A useful rule: If your robot needs a manual, your deployment plan is already at risk.

What “robots for everyone” looks like in practice

If you want embodied AI to translate into leads and deployments (not just pilots), build for these realities:

  • Teach mode: operators can demonstrate a task variant in minutes
  • Explain mode: robot can communicate intent (“repositioning for a better view”)
  • Fallback mode: safe degradation instead of full stop
  • Metrics mode: you can measure interventions, cycle time, and failure types

These aren’t nice-to-haves. They’re the difference between a robot that’s adopted and a robot that’s tolerated.

Common questions teams ask before buying embodied AI robotics

“Do we need fully autonomous robots to get value?”

No. The fastest ROI often comes from partial autonomy with strong recovery and handoff. You can automate 70% of a workflow and still win big if the remaining 30% is smooth to manage.

“How do we know if a system will generalize to our site?”

Ask for evidence of:

  • Performance across multiple environments
  • Variation in lighting, clutter, and object sets
  • A plan for continuous learning without downtime

Also ask what changes invalidate the model (new packaging, new carts, new floor reflectivity). The honest answers are the useful ones.

“What’s the biggest risk?”

The biggest risk is integration debt—a robot that works only with hidden assumptions (fixtures, staging, perfect labeling) that aren’t sustainable operationally.

Embodied AI reduces integration debt when it’s paired with strong deployment engineering: monitoring, retraining workflows, and human-facing controls.

Where to go next in your automation roadmap

Embodied AI is quickly becoming the practical foundation for robots that operate in manufacturing, healthcare, logistics, and service settings—because it treats perception and action as one system, not two departments.

If you’re planning 2026 automation budgets right now, I’d focus on one question: Which workflows fail today because variability is too expensive to engineer around?
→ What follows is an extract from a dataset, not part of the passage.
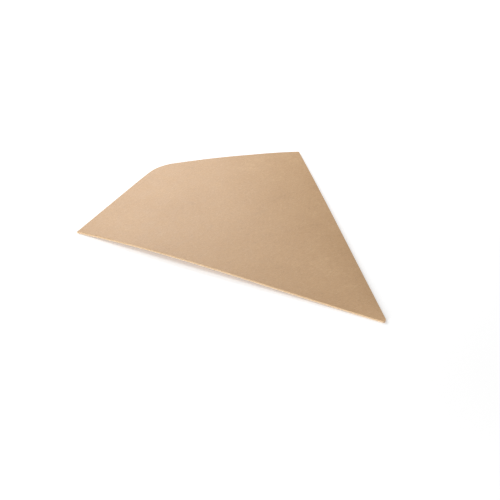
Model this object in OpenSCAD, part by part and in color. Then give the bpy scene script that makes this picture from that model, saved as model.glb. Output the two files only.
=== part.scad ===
// Flat-folded fry cone of kraft board, in millimetres. One sheet is die-cut, folded down its left side,
// and glued by a flap that is folded in along its right side. It lies on its back ply with its tip at -Y
// and its mouth at +Y. The origin is on the underside, in the middle of the cone's length and width.

/* [Blank] */
// Length of each side, from the sharp tip to the mouth's corner
side_l = 250; // [150:1:400]
// Angle between the two sides at the tip
tip_angle = 48; // [30:1:70]
// Angle between a side and the cut edge of the mouth
mouth_angle = 89; // [80:1:100]
// Thickness of the board
board_t = 0.45; // [0.3:0.05:0.8]
// Radius of the cut tip
tip_r = 2; // [1.5:0.5:10]
// Radius of the peak in the middle of the mouth
peak_r = 30; // [2:1:40]

/* [Folds] */
// Radius of the inside of each fold
fold_r = 0.15; // [0.1:0.05:0.5]
// Clear height between the two plies under the mouth's peak
mouth_gap = 3; // [1.5:0.1:12]
// How far the front ply's rise leans towards the seam, from 0 for an even rise
bow_lean = 0.8; // [0:0.1:0.9]

/* [Seam] */
// Width of the glue flap, from the outside of its fold to its free edge
flap_w = 15; // [8:1:25]
// Slant of the flap's end near the tip, from the side
flap_tip_slant = 30; // [20:1:45]
// Slant of the flap's end in the mouth, from the mouth's cut edge
flap_mouth_slant = 12; // [0:1:30]
// Distance from the sharp tip to the start of the flap
flap_start = 8; // [6:1:30]
// Distance from the mouth's cut edge back to the end of the flap
flap_back = 1; // [0.5:0.5:10]
// Step from the outside of the seam fold in to the back ply's cut edge
seam_step = 0.9; // [0.6:0.1:3]

/* [Hidden] */

// Half of the tip's angle, and how steeply the mouth's edges climb from their corners to the peak
half = tip_angle / 2;
mouth_rise = half + mouth_angle - 90;
// Mouth corners and the sharp peak, measured from the sharp tip
corner_x = side_l * sin(half);
corner_y = side_l * cos(half);
peak_y = corner_y + corner_x * tan(mouth_rise);
// Outside radius of a fold
fold_out = board_t + fold_r;
// Rise of the front ply at its middle, for each millimetre along the cone
crown = (mouth_gap - 2 * fold_r - board_t / 2) / peak_y;
// Straight board past each fold, where the fold runs into its ply
lap = 0.2;
// Lowest and highest point of the die-cut outline along the cone
tip_cut_y = tip_r / sin(half) - tip_r;
peak_cut_y = peak_y - peak_r / cos(mouth_rise) + peak_r;
// Middle of the outline's length, which is the origin
middle_y = (tip_cut_y + peak_cut_y) / 2;
// Waste past the outline that the cut takes off
waste = 5;
// Angle by which the arc of the tip ends short of each side, so that the cut crosses the folds cleanly
side_clear = 6;
// Faces round half a fold, across the front ply, and round the tip and the peak
fold_steps = 12;
crown_steps = 48;
cut_steps = 16;

kraft = "#CDAA87";

// Points on an arc about (x, y), from one angle to another
function arc(x, y, r, from, to, steps) = [
    for (i = [0:steps])
        let (a = from + (to - from) * i / steps)
            [x + r * cos(a), y + r * sin(a)]
];

// Where the right fold's axis lies at a distance y from the sharp tip. The left one mirrors it.
function axis_x(y) = (y * sin(half) - fold_out) / cos(half);

// Outer and inner point of a fold's wall at angle a, cut across the cone, as [x, z] pairs
function fold_wall(x, z, a) = [
    [x + fold_out / cos(half) * cos(a), z + fold_out * sin(a)],
    [x + fold_r / cos(half) * cos(a), z + fold_r * sin(a)]
];

// Upper face of the front ply, u running from -1 at the left fold to 1 at the seam fold.
// It climbs by one board thickness towards the seam, which is three plies thick, and is crowned between.
function front_z(y, u) =
    2 * fold_out + board_t * (1 + u) / 2 + crown * y * (1 - u * u) * (1 + bow_lean * u);

// The folded board cut across the cone at y: pairs of outer and inner points, from the back ply
// round the left fold, over the front ply and round the seam fold to the glue flap
function board_section(y) =
    let (x = axis_x(y), seam_z = board_t + fold_out)
        concat(
            [[[lap - x, 0], [lap - x, board_t]]],
            [for (i = [0:fold_steps]) fold_wall(-x, fold_out, -90 - 180 * i / fold_steps)],
            [
                for (i = [1:crown_steps - 1])
                    let (u = 2 * i / crown_steps - 1, z = front_z(y, u))
                        [[u * x, z], [u * x, z - board_t]]
            ],
            [for (i = [0:fold_steps]) fold_wall(x, seam_z, 90 - 180 * i / fold_steps)],
            [[[x - lap, board_t], [x - lap, 2 * board_t]]]
        );

// Two triangles for a face with corners a, b, c and d, given anticlockwise as seen from outside
function face(a, b, c, d) = [[a, c, b], [a, d, c]];

// The board ruled straight from the section at y_tip to the section at y_mouth, so its folds and its
// front ply fan out from the tip as in a real cone
module folded_board(y_tip, y_mouth) {
    ends = [y_tip, y_mouth];
    sections = [for (y = ends) board_section(y)];
    n = len(sections[0]);
    // Index of a point: end 0 or 1, side 0 outer or 1 inner, and place i along the section
    function at(end, side, i) = (end * 2 + side) * n + i;
    points = [
        for (end = [0, 1])
            for (side = [0, 1])
                for (pair = sections[end])
                    [pair[side][0], ends[end], pair[side][1]]
    ];
    skins = [
        for (i = [0:n - 2])
            each concat(
                face(at(0, 0, i), at(0, 0, i + 1), at(1, 0, i + 1), at(1, 0, i)),
                face(at(0, 1, i), at(1, 1, i), at(1, 1, i + 1), at(0, 1, i + 1)),
                face(at(0, 0, i), at(0, 1, i), at(0, 1, i + 1), at(0, 0, i + 1)),
                face(at(1, 0, i), at(1, 0, i + 1), at(1, 1, i + 1), at(1, 1, i))
            )
    ];
    edges = concat(
        face(at(0, 0, 0), at(1, 0, 0), at(1, 1, 0), at(0, 1, 0)),
        face(at(0, 0, n - 1), at(0, 1, n - 1), at(1, 1, n - 1), at(1, 0, n - 1))
    );
    polyhedron(points = points, faces = concat(skins, edges));
}

// Back ply, from the left fold's axis to its own cut edge, which stops short of the seam fold
module back_ply(y_mouth) {
    left = fold_out;
    right = seam_step;
    linear_extrude(board_t)
        polygon([
            [(left - right) / (2 * cos(half)), (left + right) / (2 * sin(half))],
            [(y_mouth * sin(half) - right) / cos(half), y_mouth],
            [(left - y_mouth * sin(half)) / cos(half), y_mouth]
        ]);
}

// Glue flap, lying on the back ply. It starts in the middle of the straight board past the seam fold, and
// is drawn a little way into the back ply, because the glued faces are one.
module glue_flap() {
    root = fold_out + lap / 2;
    reach = flap_w - root;
    sunk = board_t / 3;
    translate([0, 0, board_t - sunk])
        linear_extrude(board_t + sunk)
            rotate(-half)
                polygon([
                    [-root, flap_start],
                    [-flap_w, flap_start + reach / tan(flap_tip_slant)],
                    [-flap_w, side_l - flap_back - reach * tan(flap_mouth_slant)],
                    [-root, side_l - flap_back]
                ]);
}

// Outline that the die cuts: the rounded tip, the two slanted mouth edges and the rounded peak.
// Beside the folds it runs clear of the board.
module die_cut() {
    tip_y = tip_r / sin(half);
    peak_arc_y = peak_y - peak_r / cos(mouth_rise);
    side_x = corner_x + waste;
    side_y = corner_y - waste * tan(mouth_rise);
    tip_arc = arc(0, tip_y, tip_r, 180 + half + side_clear, 360 - half - side_clear, cut_steps);
    peak_arc = arc(0, peak_arc_y, peak_r, 90 - mouth_rise, 90 + mouth_rise, cut_steps);
    tip_end_y = tip_arc[0][1];
    polygon(concat(
        tip_arc,
        [[side_x, tip_end_y], [side_x, side_y]],
        peak_arc,
        [[-side_x, side_y], [-side_x, tip_end_y]]
    ));
}

// The folded and glued sheet
module fry_cone() {
    folds_meet_y = (fold_out + lap * cos(half)) / sin(half);
    y_tip = max(tip_cut_y - lap, folds_meet_y);
    y_mouth = peak_y + waste;
    height = 2 * mouth_gap + 3 * board_t + 2 * waste;
    color(kraft)
        translate([0, -middle_y, 0])
            intersection() {
                union() {
                    folded_board(y_tip, y_mouth);
                    back_ply(y_mouth);
                    glue_flap();
                }
                translate([0, 0, -waste])
                    linear_extrude(height)
                        die_cut();
            }
}

fry_cone();
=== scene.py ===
import math

import bmesh
import bpy
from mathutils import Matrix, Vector, noise


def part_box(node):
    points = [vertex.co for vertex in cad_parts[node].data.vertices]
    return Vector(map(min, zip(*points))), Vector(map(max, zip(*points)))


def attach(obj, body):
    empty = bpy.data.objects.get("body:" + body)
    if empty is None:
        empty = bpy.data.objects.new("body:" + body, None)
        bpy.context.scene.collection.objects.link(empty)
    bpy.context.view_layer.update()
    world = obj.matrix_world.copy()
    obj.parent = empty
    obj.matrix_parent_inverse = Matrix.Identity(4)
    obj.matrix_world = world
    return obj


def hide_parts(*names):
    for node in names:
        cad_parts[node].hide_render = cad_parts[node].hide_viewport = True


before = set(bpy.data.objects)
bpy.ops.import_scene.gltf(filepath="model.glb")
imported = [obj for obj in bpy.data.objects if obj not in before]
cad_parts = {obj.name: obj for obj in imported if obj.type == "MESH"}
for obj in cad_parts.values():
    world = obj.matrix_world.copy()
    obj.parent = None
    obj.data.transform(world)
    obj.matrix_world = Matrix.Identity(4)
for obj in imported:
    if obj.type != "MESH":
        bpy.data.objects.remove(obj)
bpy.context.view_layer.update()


# The camera. A long lens, in front of the cone's tip and to its left, looks down on the cone so that
# the tip points to the lower right of the picture and the mouth to the upper left.
MM = 0.001
scene = bpy.context.scene
camera = bpy.data.objects.new("camera", bpy.data.cameras.new("camera"))
camera.data.lens = 160
camera.data.sensor_width = 36
camera.location = (-831.2 * MM, -1092.7 * MM, 809.9 * MM)
camera.rotation_euler = (math.radians(59.27), 0, math.radians(-36.77))
scene.collection.objects.link(camera)
scene.camera = camera


# The cone. One sheet of kraft board is die-cut, folded down its left side, and closed by a glue flap
# that is folded in along its right side and glued to the inside of the back ply. Folded flat, it lies
# on its back ply, and its front ply springs up a few millimetres at the mouth.
SIDE = 250 * MM
HALF_ANGLE = math.radians(24)
MOUTH_CORNER = math.radians(89)
MOUTH_RISE = HALF_ANGLE + MOUTH_CORNER - math.pi / 2
TIP_RADIUS = 2 * MM
TIP_SIDE_CLEAR = math.radians(6)
PEAK_RADIUS = 30 * MM
BOARD = 0.45 * MM
FOLD_INSIDE = 0.15 * MM
MOUTH_GAP = 3 * MM
BOW_LEAN = 0.8
FLAP_WIDTH = 15 * MM
FLAP_START = 8 * MM
FLAP_BACK = 1 * MM
FLAP_TIP_ANGLE = math.radians(30)
FLAP_MOUTH_ANGLE = math.radians(12)
GLUE = 0.02 * MM
SEAM_STEP = 0.9 * MM

# The board is arched off the table. The skew sets where along the cone the arch is highest, the tilt
# makes it higher along the left fold, and the mouth's curve ends it at the mouth's corners too.
ARCH = 3 * MM
ARCH_SKEW = 1.5
ARCH_SHARE = 0.68
ARCH_TILT = 0.32
MOUTH_CURVE = 15.4

# Soft unevenness: a swell of the whole board, and waves in the front ply's bow.
SWELL = 0.12 * MM
SWELLS_PER_METRE = 9
SWELL_PATTERN = 7.7
WAVE = 0.16
WAVES_PER_METRE = 11
WAVE_PATTERN = 2.3

SIN, COS = math.sin(HALF_ANGLE), math.cos(HALF_ANGLE)
FLAP_TIP_SLANT = math.tan(FLAP_TIP_ANGLE)
FLAP_MOUTH_SLANT = math.tan(FLAP_MOUTH_ANGLE)
fold_outside = BOARD + FOLD_INSIDE
fold_middle = FOLD_INSIDE + BOARD / 2
fold_length = math.pi * fold_middle
peak_y = SIDE * COS + SIDE * SIN * math.tan(MOUTH_RISE)
crown = (MOUTH_GAP - 2 * FOLD_INSIDE - BOARD / 2) / peak_y
tip_centre_y = TIP_RADIUS / SIN
peak_centre_y = peak_y - PEAK_RADIUS / math.cos(MOUTH_RISE)
cut_tip_y = tip_centre_y - TIP_RADIUS
sharp_tip = Vector((0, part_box("fry_cone")[0].y - cut_tip_y, 0))


def fold_axis(y):
    """Distance of each fold's axis from the cone's middle line, at y from the sharp tip."""
    return (y * SIN - fold_outside) / COS


def tip_cut(x):
    """Where the rounded tip is cut. Its arc ends a little short of each side."""
    reach = min(abs(x), TIP_RADIUS * math.cos(HALF_ANGLE + TIP_SIDE_CLEAR))
    return tip_centre_y - math.sqrt(TIP_RADIUS**2 - reach**2)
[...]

Those are the workflows where embodied AI tends to pay off first.

If you’re exploring embodied AI robotics for your operation, start small but measure aggressively: intervention rate, recovery success, cycle time drift, and how fast the system improves after deployment. Then scale the winners.

Where could a robot that learns from the floor—instead of needing the floor to be redesigned—make the biggest dent in your throughput or service levels next quarter?